How true. Public education for both sexes is so taken for granted today. I am always taken by the amount and nature of serious reading that children were exposed to at that time, however, and how much more quality was contained in their education. That the mind was more important than the body to the educators seems doubtless when you read how poor their diet and how little concern for their comfort.

I don't honestly think so. I think he might have suffered more at the loss of his only son, but I don't think he would have reacted any differently. He was a stoic who believed that such things were God's will and should be accepted. It seems cold to us today, but I don't think it would have seemed at all the same to his contemporaries.

Yes I'm midway through Chapter 3 & assumed the Bronte children were malnourished from poverty. But there was good food available but their father felt a potatoes diet only was better for them! Bizarre!

It certainly seems that Branwell was favoured and that Gaskell was angry about this for Charlotte's sake. Re the plan to enroll Branwell in the Royal Academy to study art, we are told that his art is "not much better than sign-painting." And: "These are not the first sisters who have laid their lives as a sacrifice before their brother's idolized wish. Would to God they might be the last who met with such a miserable return!"

Branwell's painting is criticized, but I thought the painting he did of his sisters showed some talent and potential. I think Branwell was a person who regardless of his talents would never apply himself to anything. It is sad that the least admirable and motivated child should have had all the loving advantage, but I think we see that frequently in families.
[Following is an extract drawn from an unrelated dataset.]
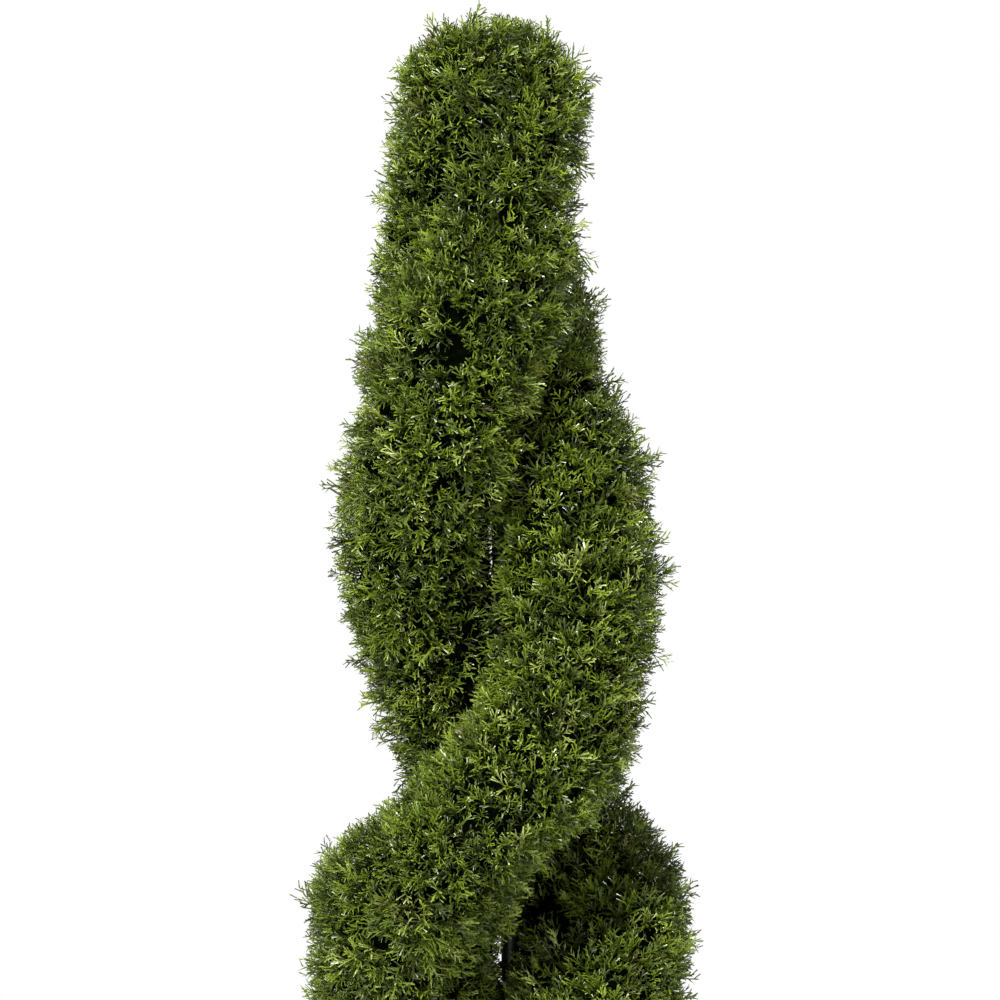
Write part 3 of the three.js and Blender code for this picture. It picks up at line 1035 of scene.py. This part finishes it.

Perhaps parents are drawn to the one that they feel needs them to "fix" the most.

http://www.npg.org.uk/collections/sea...

http..."
Thanks for this. Gaskell says that Charlotte is the one on the right, while the gallery seems to think she is in the middle? And the post covers up Branwell's self-portrait. How funny.

At the foot of the linked page, it says:
"This is the only surviving group portrait of the three famous novelist sisters - from left to right: Anne, Emily and Charlotte Brontë. The portrait was known from a description of it by the novelist Elizabeth Gaskell who saw it in 1853. It was thought to have been lost until it was discovered folded up on top of a cupboard by the second wife of Charlotte Brontë's husband, the Reverend A.B. Nicholls, in 1914. In the centre of the group a male figure, previously concealed by a painted pillar, can now be discerned; it is almost certainly a self-portrait of the artist, their brother Branwell Brontë."

Gaskell was a personal acquaintance of Bronte and would surely have known which of three she was, so I am sure Charlotte is the one on the right. Branwell himself removed his image from the painting he had done according to Gaskell.


lol. Yes, that neckline does give one pause. I think she was a rather remarkable artist. Seems her talents were vast.

"http://www.bbc.co.uk/arts/yourpaintin...
My copy of this book has a close up of Charlotte's painting of the spaniel - it's really beautiful.
Something I noticed, Gaskell mentions that the people think fondly of how things were "in Oliver's days". Wasn't Oliver Cromwell thought of as harsh....? Would this differentiate them from the rest of England?